Membawa nilai ketiga ini ke madrasah tentu menyesuaikan situasi dan keadaan. Madrasah dapat memulai dengan kegiatan sekira memungkinkan. Memaksimalkan proses pembelajaran jelas tak bisa ditawar.
Adapun terkait usaha bathiniah menyesuaikan dengan kemampuan madrasah. Guru, walimurid dan siswa dapat memulai lewat pembacaan doa harian. Mujahadah atau istigatsah mingguan atau mungkin bulanan. Jika masih bisa, madrasah dapat memberlakukan kebijakan puasa sunnah semisal senin dan kami, hari tasyu’a dan arah, dan seterusnya. Segala ikhtiar batin ini diharap dapat mendatangkan ridho Tuhan. Hingga akhirnya, Agar siswa meraih ilmu manfaat setamat madrasah.
Keempat, kesetaraan. Jauh sebelum dunia Pendidikan menggaungkan kesetaraan, Pesantren telah mengaplikasikan konsep ini. Santri putra dan putri memiliki akses setara dalam pembelajaran. Kyai mengajar santri tak pandang bulu. Tak ada sekat untuk santri A dan B.
Prinsip kesataraan di Pesantren juga nampak kentara di forum musyawarah santri. Saat musyawarah, tiap santri mendapat kesempatan bicara. Tidak lihat asal usul sampai status sosial. Peserta musyawarah alias musyawirin berhak bersuara mengurai topik bahasan. Saling adu argumen. Berdebat satu sama lain. Semua diberi panggung yang sama.
Madrasah sebagai lingkungan belajar sudah selayaknya menerapkan kesataraan serupa. Guru sebagai pendidik tak boleh memandang sebelah mata tiap anak didiknya. Akses untuk belajar diberikan secara adil.

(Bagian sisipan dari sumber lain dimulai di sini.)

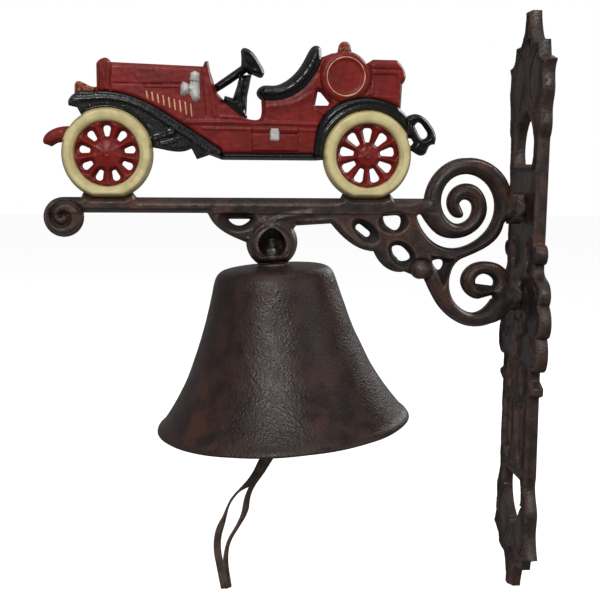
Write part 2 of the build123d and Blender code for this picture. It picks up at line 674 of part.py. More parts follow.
spring_root_x = 4.8 - tyre_radius  # well inside the tyre, which is cut away below
with BuildSketch(car_plane) as spring_end_outline:
    with BuildLine():
        Spline((spring_root_x, 38), (-25.8, 37.4), (-29.4, 36), (-33.8, 31.8), (-34.2, 29.4), (-32, 28))
        Polyline((-32, 28), (-29.8, 27), (-26.6, 29), (spring_root_x, 30), (spring_root_x, 38))
    make_face()
    add(tyre_discs.sketch_local, mode=Mode.SUBTRACT)

with BuildSketch(car_plane) as tail_loop_outline:
    with BuildLine():
        Line((160, 24), (160, 44))
        Spline((160, 44), (164.4, 45.4), (168.2, 46.6), (172.8, 45.4), (177.5, 41), (180.6, 34.8), (180, 30))
        Spline((180, 30), (176.4, 27.8), (174.8, 24.6), (172.8, 23.8), (169.4, 25), (160, 24))
    make_face()
    with BuildLine():
        Spline((168.6, 40), (171, 42), (174, 39.2), (175.8, 34.6), (173.6, 33), (170.6, 36.2), (168.6, 40))
    make_face(mode=Mode.SUBTRACT)
    with BuildLine():
        Polyline((163, 33.2), (166.8, 33.2), (168.3, 31), (166.8, 29.2), (163, 29.2), close=True)
    make_face(mode=Mode.SUBTRACT)
    add(tyre_discs.sketch_local, mode=Mode.SUBTRACT)
    add(rear_fender_outline.sketch_local, mode=Mode.SUBTRACT)

# ---------------------------------------------------------------- car pieces
for name, outline, depth in (
    ("running_board", running_board_outline, fender_depth),
    ("front_fender", front_fender_outline, fender_depth),
    ("rear_fender", rear_fender_outline, fender_depth),
    ("seat_cushion", seat_outline, seat_depth),
    ("fuel_tank", tank_outline, tank_depth),
    ("tank_cap", tank_cap_outline, body_depth),
    ("trunk", trunk_outline, trunk_depth),
    ("pedals", pedal_outline, body_depth),
    ("brake_levers", lever_outline, lever_depth),
    ("steering_wheel", steering_wheel_outline, body_depth),
    ("steering_column", column_outline, steering_depth),
    ("car_body", body_outline, body_depth),
    ("front_lamp", front_lamp_outline, body_depth),
    ("spring_end", spring_end_outline, iron_depth),
    ("tail_loop", tail_loop_outline, iron_depth),
):
    with BuildPart() as piece:
        with BuildSketch(car_plane):
            add(outline.sketch_local)
        extrude(amount=depth / 2, both=True)
    piece.part.label = name
    export_step(piece.part, f"parts/{name}.step")

for wheel_name, tyre_name, wheel_x, window_inner, window_width in (
    ("front_wheel", "front_tyre", 0, 9.4, 4.8),
    ("rear_wheel", "rear_tyre", wheel_base, 7.5, 5.9),
):
    with BuildPart() as tyre:
        with BuildSketch(car_plane):
            with Locations((wheel_x, tyre_height)):
                Circle(tyre_radius)
                Circle(rim_radius, mode=Mode.SUBTRACT)
            with Locations((wheel_x, -5)):
                Rectangle(3 * tyre_radius, 10, mode=Mode.SUBTRACT)
        extrude(amount=tyre_depth / 2, both=True)
    tyre.part.label = tyre_name
    export_step(tyre.part, f"parts/{tyre_name}.step")
    with BuildSketch() as window:
        Trapezoid(window_width, window_outer - window_inner, window_angle)
        fillet(window.vertices().group_by(Axis.Y)[0], window_outer_fillet)
        fillet(window.vertices().group_by(Axis.Y)[-1], window_inner_fillet)
    with BuildPart() as wheel:
        with BuildSketch(car_plane):
            with Locations((wheel_x, tyre_height)):
                Circle(rim_radius)
                with PolarLocations(0, wheel_windows, start_angle=90):
                    with Locations(((window_inner + window_outer) / 2, 0)):
                        add(window.sketch, rotation=90, mode=Mode.SUBTRACT)
        extrude(amount=wheel_depth / 2, both=True)
        with BuildSketch(car_plane):
            with Locations((wheel_x, tyre_height)):
                Circle(hub_radius)
        extrude(amount=wheel_depth / 2 + hub_height, both=True)
    wheel.part.label = wheel_name
    export_step(wheel.part, f"parts/{wheel_name}.step")

# Trim that stands on both faces of the body and of the tank.
with BuildSketch(car_plane) as side_lamp_outline:
    with BuildLine():
        Polyline(
            (39.8, 55), (39.8, 59.6), (41.2, 62.4), (44.8, 60.8), (45.1, 66.6), (47.6, 68), (50.1, 66.6),
            (50.3, 53.2), (48.3, 51.2), (46.2, 52.4), (44.6, 56), (41.6, 54.4), close=True,
        )
    make_face()
with BuildSketch(car_plane) as step_plate_outline:
    with Locations((90.6, 34.5)):
        RectangleRounded(5.4, 7.2, 1.2)
with BuildSketch(car_plane) as louvre_outline:
    for index in range(louvre_count):
        with BuildLine():
            Line((21.6 + 2.95 * index, 56.9 - 0.83 * index), (22.2 + 2.95 * index, 53.2 - 1.18 * index))
            offset(amount=louvre_width / 2)
        make_face()
with BuildSketch(car_plane) as tank_hoop_outline:
    with Locations((129.3, 66)):
        Circle(hoop_radius)
        Circle(hoop_radius - hoop_width, mode=Mode.SUBTRACT)
for name, outline, face, height in (
    ("side_lamps", side_lamp_outline, body_depth / 2, lamp_height),
    ("step_plates", step_plate_outline, body_depth / 2, step_height),
    ("louvres", louvre_outline, body_depth / 2, louvre_height),
    ("tank_hoops", tank_hoop_outline, tank_depth / 2, hoop_height),
):
    with BuildPart() as trim:
        with BuildSketch(car_plane):
            add(outline.sketch_local)
        extrude(amount=face + height, both=True)
        with BuildSketch(car_plane):
            add(outline.sketch_local)
        extrude(amount=face, both=True, mode=Mode.SUBTRACT)
    trim.part.label = name
    export_step(trim.part, f"parts/{name}.step")
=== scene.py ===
"""Looks of a wall mounted bell: cast plate and scrolled arm, painted car, bell, clapper and leather lace.

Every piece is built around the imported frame, in metres, with +Z up and the wall at X = 0. Castings are
shells: their outline is the outline of the frame's own node, and their two faces are heights worked out
from the distance to that outline, with drafted sides, rounded edges, beads, panels and pockets.
"""

import json
import logging
import math
from dataclasses import dataclass
from enum import Enum
from typing import Any, Callable, Sequence

import bmesh
import bpy
import numpy as np
from mathutils import Matrix, Vector

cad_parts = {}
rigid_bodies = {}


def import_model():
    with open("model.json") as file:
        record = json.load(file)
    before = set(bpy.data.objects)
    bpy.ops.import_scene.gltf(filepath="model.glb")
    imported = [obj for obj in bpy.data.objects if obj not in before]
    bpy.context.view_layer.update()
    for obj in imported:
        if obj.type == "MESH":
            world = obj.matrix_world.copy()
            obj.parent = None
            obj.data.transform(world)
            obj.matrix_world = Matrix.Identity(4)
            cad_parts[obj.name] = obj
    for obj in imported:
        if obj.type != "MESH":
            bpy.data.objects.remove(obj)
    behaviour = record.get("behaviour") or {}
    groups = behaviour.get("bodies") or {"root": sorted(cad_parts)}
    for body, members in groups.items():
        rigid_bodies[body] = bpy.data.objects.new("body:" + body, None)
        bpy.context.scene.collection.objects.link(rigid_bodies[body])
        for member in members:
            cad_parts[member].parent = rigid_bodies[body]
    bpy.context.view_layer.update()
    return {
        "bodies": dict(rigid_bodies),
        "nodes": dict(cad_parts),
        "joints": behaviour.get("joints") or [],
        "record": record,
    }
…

Kesetaraan dalam belajar bermula sejak proses penerimaan siswa baru. Setiap siswa dengan segala latar belakangnya disambut untuk belajar di Madrasah. Bila pun ada proses seleksi semata bersifat pemetaan kemampuan dan bakat siswa. Pemetaan ini dimaksudkan agar siswa dapat mengikuti pembelajaran dengan baik. Juga menyalurkan bakatnya dengan tepat. Penerimaan siswa dengan segala keunikannya ini juga meneguhkan prinsip inklusi dalam pembelajaran.